WHAT NEEDS TO BE DONE:
Wherever a line in the data below holds "bodies", copy that line.

COLLECTED DATA:
########
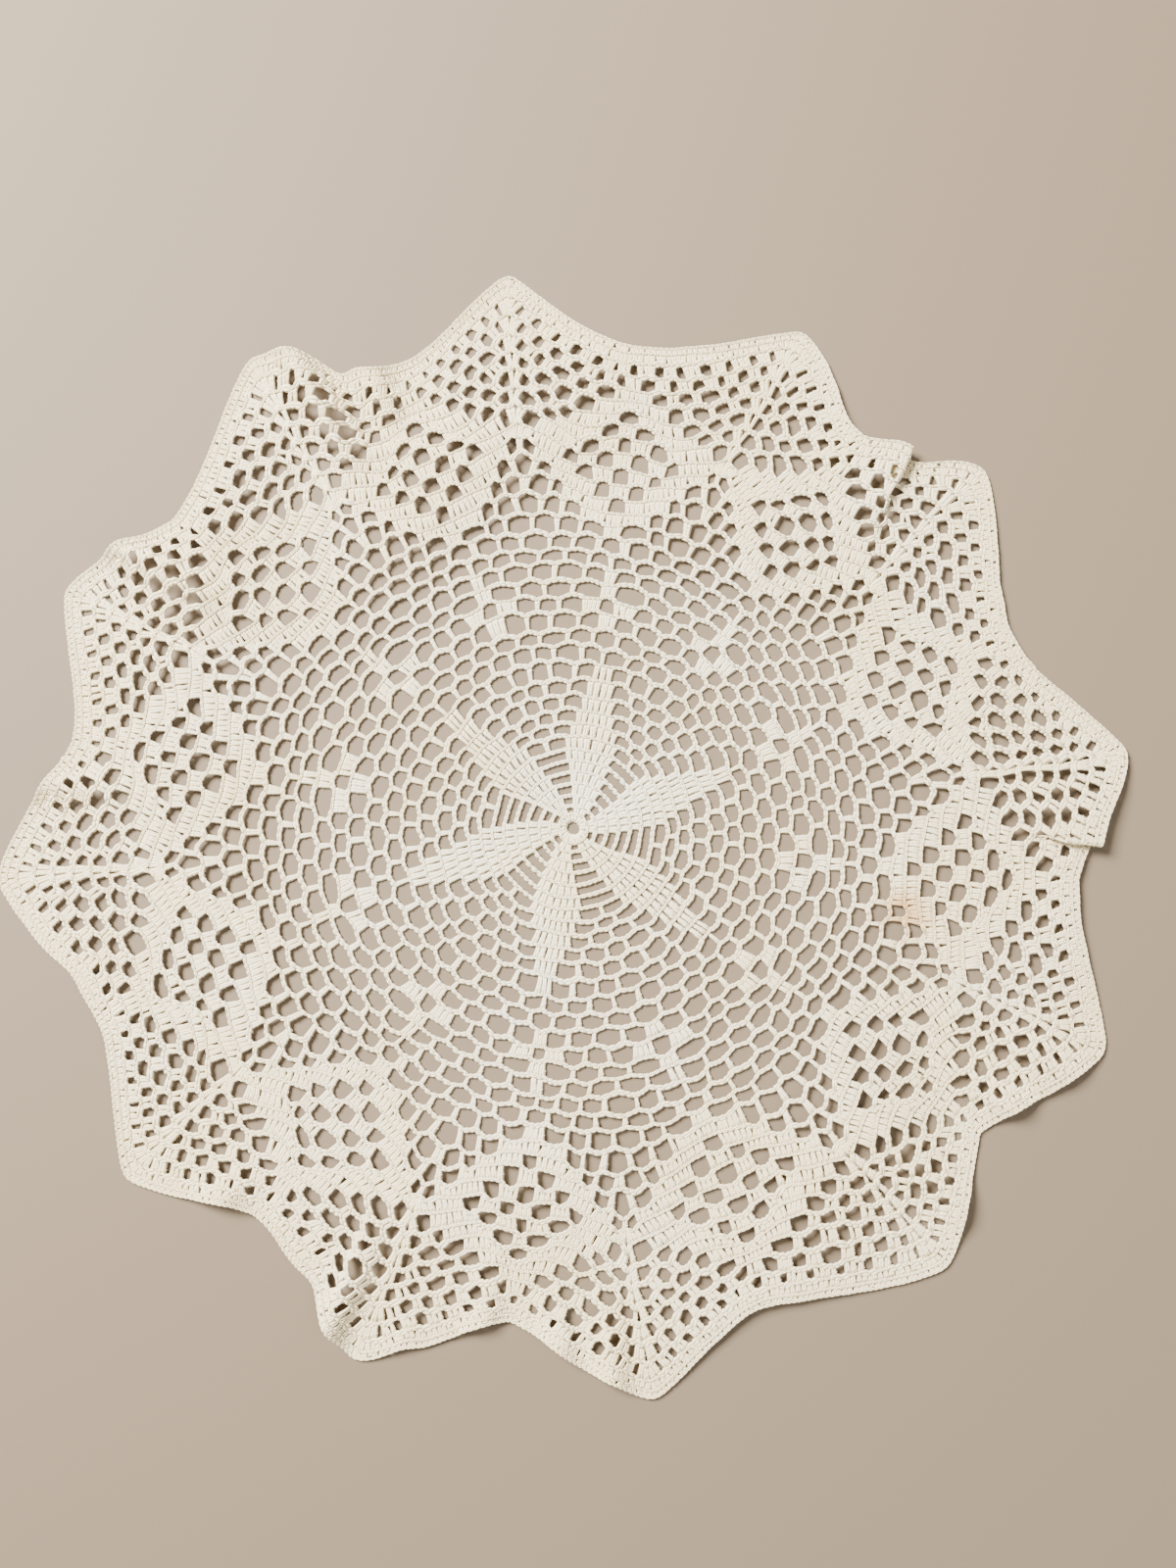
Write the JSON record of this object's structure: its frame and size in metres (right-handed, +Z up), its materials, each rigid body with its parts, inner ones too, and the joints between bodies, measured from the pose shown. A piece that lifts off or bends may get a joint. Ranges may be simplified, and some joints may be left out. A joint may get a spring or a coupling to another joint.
{
  "type": "crocheted lace doily",
  "caption": "Large round crocheted cotton doily with a petal star, net rings, scallop medallions and a pointed rim, lying flat with small rim folds.",
  "frame": {"origin": "on the surface that the doily lies on, under the middle of its bounding box", "axes": "+Z up, square to the surface it lies on; +Y towards the top of the doily as it is laid, +X to its right"},
  "size_m": [0.6045, 0.6018, 0.0138],
  "materials": {
    "cotton": "matt white cotton crochet yarn"
  },
  "bodies": {
    "root": {"lace_doily": "cotton"}
  },
  "joints": []
}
########
ANSWER BELOW:
Write the JSON record of this object's structure: its frame and size in metres (right-handed, +Z up), its materials, each rigid body with its parts, inner ones too, and the joints between bodies, measured from the pose shown. A piece that lifts off or bends may get a joint. Ranges may be simplified, and some joints may be left out. A joint may get a spring or a coupling to another joint.
  "bodies": {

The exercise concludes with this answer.